Looking to gain additional insight into both the causes and perpetrators of elk mortality in Idaho’s panhandle region, state biologists look very closely at the clues left at each site.
For the past two years, biologists with the Idaho Fish and Game Panhandle Region have been monitoring the activity of elk through the use of 172 GPS radio-collars. Each of these collars were placed on 6-month old elk calves in the Coer D’Alene and St. Joe River drainages to give researchers more data about elk mortality in the region.
The GPS collars are toted around by the study animals until something goes wrong. After a collar has been idle for a number of hours, they send an automatic email for biologists containing the location of the collar.
These notifications immediately mobilize biologists who aim to be on the site within 24-48 hours. Each email that comes in from an idle collar, typically indicates a dead elk, prompting researchers to get on site as quickly as possible to assess the death and figure out what may have caused it.
“Once we get to the location and find the elk, we take a crime scene approach. We conduct a careful search around the carcass looking for predator tracks, hair, drag trails in the dirt or snow, broken branches that indicate a chase, and blood on vegetation or the ground,” said Laura Wolf, IDFG regional biologist.
While the signal beaming from the collar certainly makes the job of responding biologists slightly easier, the real work begins when the partially consumed carcass is found. Acting much the same as police detectives, biologists then would create a perimeter around the animal and search for clues.

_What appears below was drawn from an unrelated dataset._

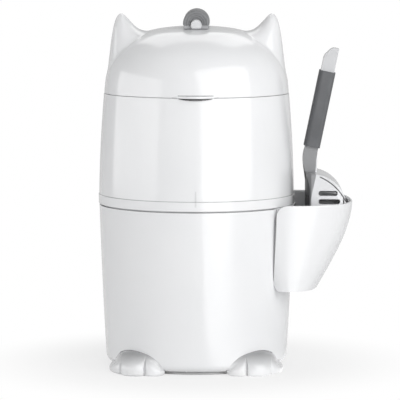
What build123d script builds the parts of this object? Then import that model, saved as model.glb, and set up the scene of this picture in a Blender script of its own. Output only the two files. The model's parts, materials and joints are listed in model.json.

According to biologists, predators such as wolves and mountain lions each leave their own calling card for those willing to do the work in determining a guilty party. When it comes to wolves, a chase is usually involved, sometimes over rather far distances. These predators will bite hindquarters, flanks, and necks of their prey until they are able to get it on the ground. The crime scene is often a scattered one, as wolves will not leave much behind when they are finished. As a pack animal, many of these scenes will involve scattered pieces of the carcass in a fairly large area as members of the pack take their own meat to consume.
Mountain lions, on the other hand, are calculated killers. These ambush predators use their stalking skills and quickly dispatch their prey with little chase. In these cases, the attack and kill sites are often very closely situated and lions will often drag their prey to a more secluded area, leaving drag marks in and around the kill site.
When compiling the data from the two-year study, researchers were easily able to pinpoint the direct causes of elk mortality in the area, at least among the studied population. During the winters of 2015 and 2016, 80 percent of the elk calves survived from January to June. The remaining 20 percent was consumed by mountain lions (14%), wolves (3%), disease (1%) and unknown causes (2%).
Last year’s cold and precipitous winter was much harder on elk calves, with only a 50 percent rate of survival. Despite the much higher mortality rate, predation rates remained relatively constant; 16% were killed by mountain lions and 6% were killed by wolves. Starvation (16%), heavy parasite loads (2%), and disease (2%) accounted for the difference in survival rates among the winters.
In addition to the data compiled during this study, biologists now are compiling additional data such as cow survival rates, calf:cow ratios, and the percent of spikes in the harvest. The data will be utilized when making future decisions regarding the scientific management of these animals in years to come.